|JERRY L. PRITCHETT,
JO ANNE B. BARNHART, Commissioner of the Social Security Administration,
Plaintiff now appeals to this court, arguing that the ALJ (1) erred at steps two and three of the five-step sequential evaluation process; (2) failed to perform a proper credibility determination; and (3) erred at step five when he found that plaintiff could perform the job of self-service store attendant. Exercising jurisdiction under 42 U.S.C. § 405(g) and 28 U.S.C. § 1291, we affirm.
In reviewing the ALJ's decision, "we neither reweigh the evidence nor substitute our judgment for that of the agency." Casias v. Sec'y of Health & Human Servs., 933 F.2d 799, 800 (10th Cir. 1991). Instead, we review the ALJ's decision only "to determine whether the factual findings are supported by substantial evidence in the record and whether the correct legal standards were applied." Doyal v. Barnhart, 331 F.3d 758, 760 (10th Cir. 2003).
Plaintiff argues that the ALJ erred by failing to consider that his diagnosed pain disorder, a type of somatoform disorder, was severe at step two.(1) Plaintiff, however, failed to demonstrate that his pain disorder "significantly limits [his] . . . ability to do basic work activities." See 20 C.F.R. § 404.1520(c). A claimant at step two "must show more than the mere presence of a condition or ailment." Hinkle v. Apfel, 132 F.3d 1349, 1352 (10th Cir. 1997).
Because plaintiff's pain disorder was not a severe impairment, the ALJ was not required to consider it at step three when he applied the listings. Cf. 20 C.F.R. § 404.1525(a) (noting that listings describe only severe impairments). As for the other impairments which the ALJ did recognize as severe, we hold that, despite the ALJ's failure to discuss the evidence or his reasons for determining that plaintiff was not disabled at step three, "the ALJ's factually substantiated findings at steps four and five of the evaluation process alleviates any concern that [plaintiff] might have been adjudged disabled at step three." Fischer-Ross v. Barnhart, 431 F.3d 729, 730 (10th Cir. 2005).

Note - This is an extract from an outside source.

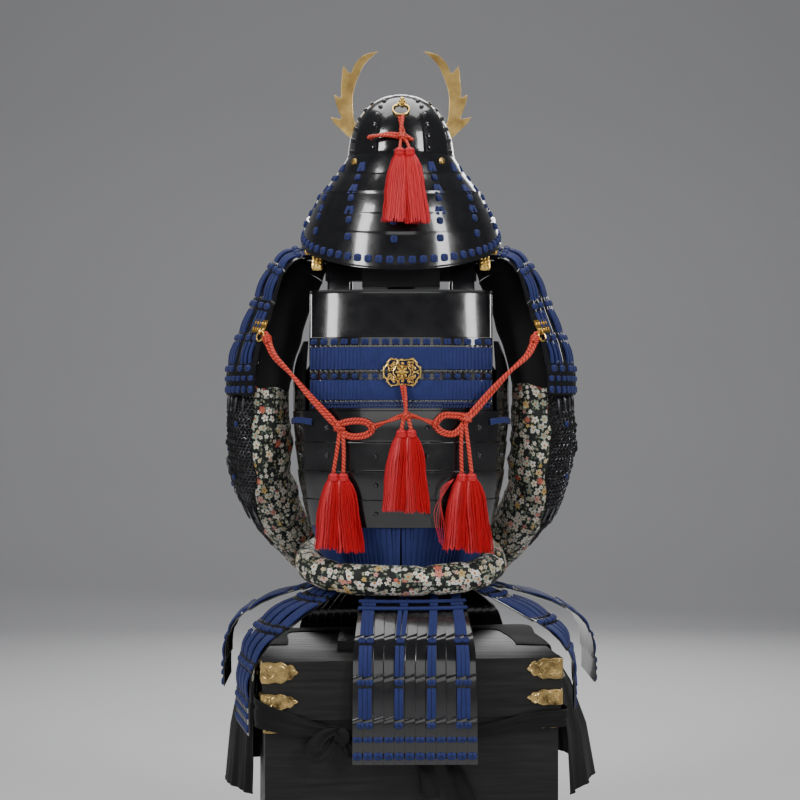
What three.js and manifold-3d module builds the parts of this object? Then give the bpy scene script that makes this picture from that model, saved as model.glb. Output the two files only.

Turning to the ALJ's credibility determination, we find it adequately linked to and supported by specific evidence in the record. Specifically, we note that the most remarkable aspect of plaintiff's medical record is that there is so little of it. The medical evidence in the record comes entirely from consultative examinations ordered by the Commissioner. Despite complaints of chronic and debilitating back pain that has lasted for twenty years, plaintiff never sought treatment by any private physician or used any pain medication other than over-the-counter remedies.(2) In response to plaintiff's explanation that he could not afford treatment, the ALJ noted that free medical care was available, a finding plaintiff does not dispute on appeal.
Finally, we find no error in the ALJ's step-five determination that plaintiff could work as a self-service store attendant despite plaintiff's assertion that he is unable to tolerate the visual and noise demands of that particular job. Plaintiff's residual functional capacity as described by the ALJ in his hypotheticals to the vocational expert matches up appropriately with the visual demands and noise characteristics of the job as described in the Dictionary of Occupational Titles.
Our review of the record, the submissions of the parties, and the applicable law leads us to conclude that the decision of the ALJ is supported by substantial evidence and that the correct legal standards were applied. The judgment of the district court is therefore AFFIRMED.
Entered for the Court
Bobby R. Baldock
*. After examining the briefs and appellate record, this panel has determined unanimously to grant the parties' request for a decision on the briefs without oral argument. See Fed. R. App. P. 34(f); 10th Cir. R. 34.1(G). The case is therefore ordered submitted without oral argument. This order and judgment is not binding precedent, except under the doctrines of law of the case, res judicata, and collateral estoppel. It may be cited, however, for its persuasive value consistent with Fed. R. App. P. 32.1 and 10th Cir. R. 32.1.
1. Contrary to the Commissioner's position, the consulting psychologist, Dr. Vaught, made this diagnosis; it was not concocted by plaintiff's attorney. See Aplt. App., Vol. II at 128. Dr. Vaught provisionally diagnosed "Pain Disorder Associated with Both Psychological Factors and a General Medical Condition." This disorder is a type of pain disorder which itself is a subcategory of somatoform disorders. See Amer. Psychiatric Assn., Diagnostic & Statistical Manual of Mental Disorders 445, 462 (4th ed. 1994).
2. There is some evidence that plaintiff would occasionally take pain medications given him by friends. Aplt. App., Vol. II at 63.